The plaintiffs didn’t provide convincing evidence that participants were harmed by the use of the credit union fund, rather than a higher-yielding stable-value fund, the judge wrote. The plaintiffs also failed to show that alleged procedural failings by American Airlines led to plan losses.

Further, “plaintiffs complain that the interest rate on the AA Credit Union Fund was ‘abysmally low.’ But making a bare allegation does not mean anything without a meaningful benchmark,” the order stated. “They rely on a comparison to stable value funds, even though their expert admits that the two investment options have different characteristics.”

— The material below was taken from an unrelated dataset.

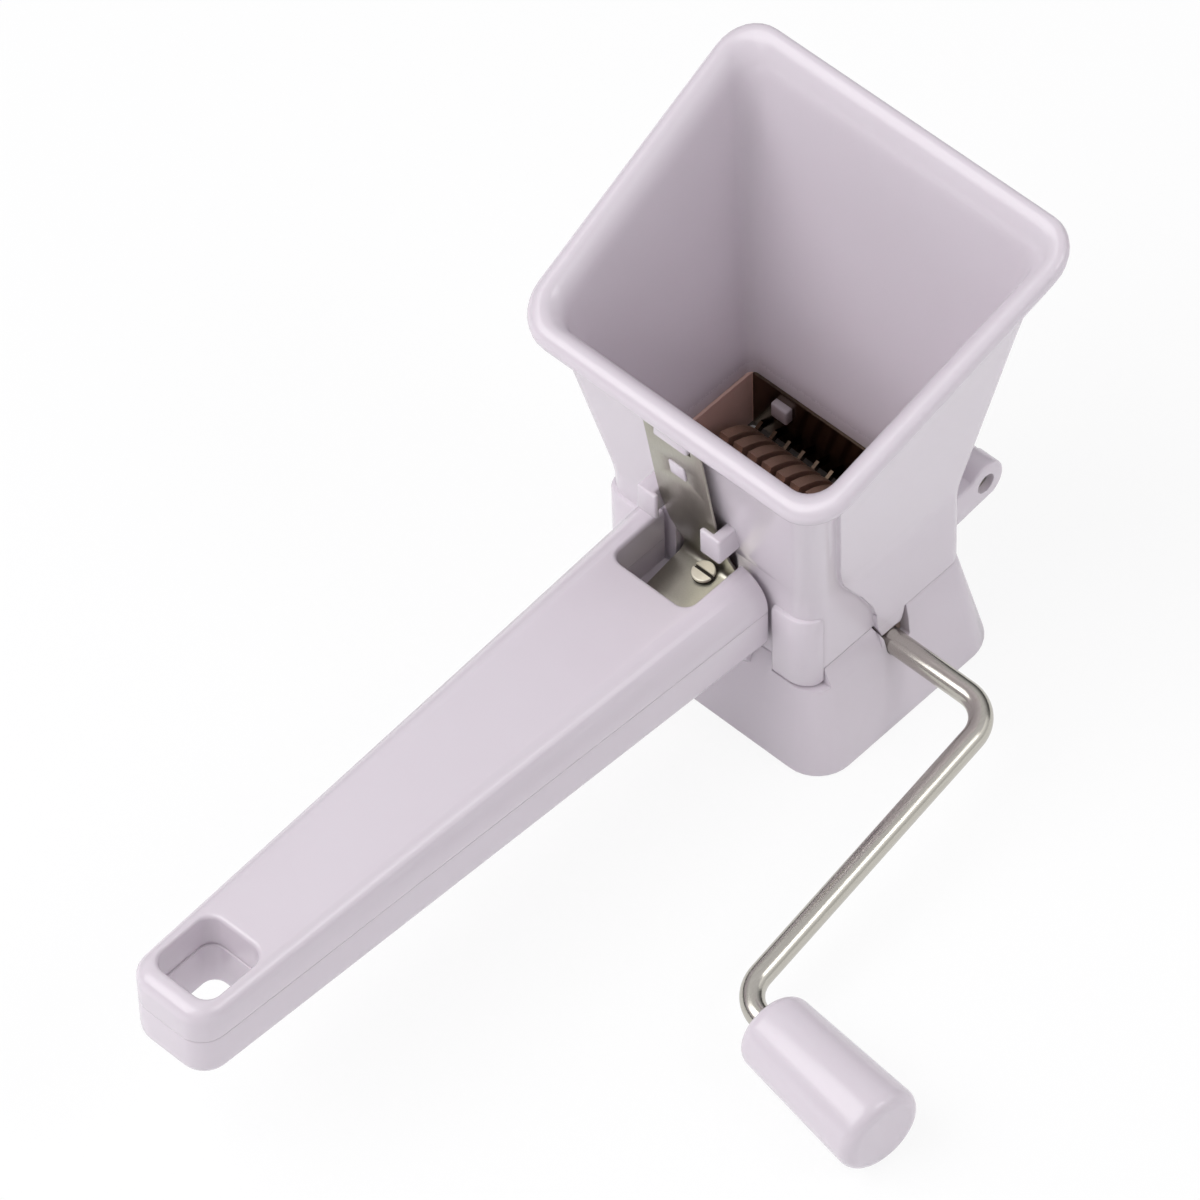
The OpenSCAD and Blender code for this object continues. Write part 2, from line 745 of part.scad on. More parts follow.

The judge dismissed the case with prejudice, meaning that the plaintiffs cannot file an amended complaint. However, the plaintiffs have already filed an appeal in the 5th Circuit Court of Appeals in California, court records show.

GREAT-WEST LAWSUIT

In a separate case, defendant Great-West Capital Management won after an 11-day bench trial.

That class-action lawsuit involved three cases filed since early 2016 that had been consolidated. Plaintiffs in the three different retirement plans alleged that Great-West charged excessive investment management fees for the products on their plan menus.

After testimony from 13 witnesses, the judge found that the plaintiffs failed to meet the necessary burden of proof and could not show that there was any financial damage resulting from the alleged breaches of fiduciary duty.

Only one of the plaintiffs’ witnesses produced a calculation of damages, though that witness “was thoroughly discredited on cross examination” as he had not worked in the mutual fund industry for more than 10 years and his calculations appeared to have significant flaws, among other reasons, the judge wrote.

The court issued its opinion last Friday. The case was in U.S. District Court in Colorado.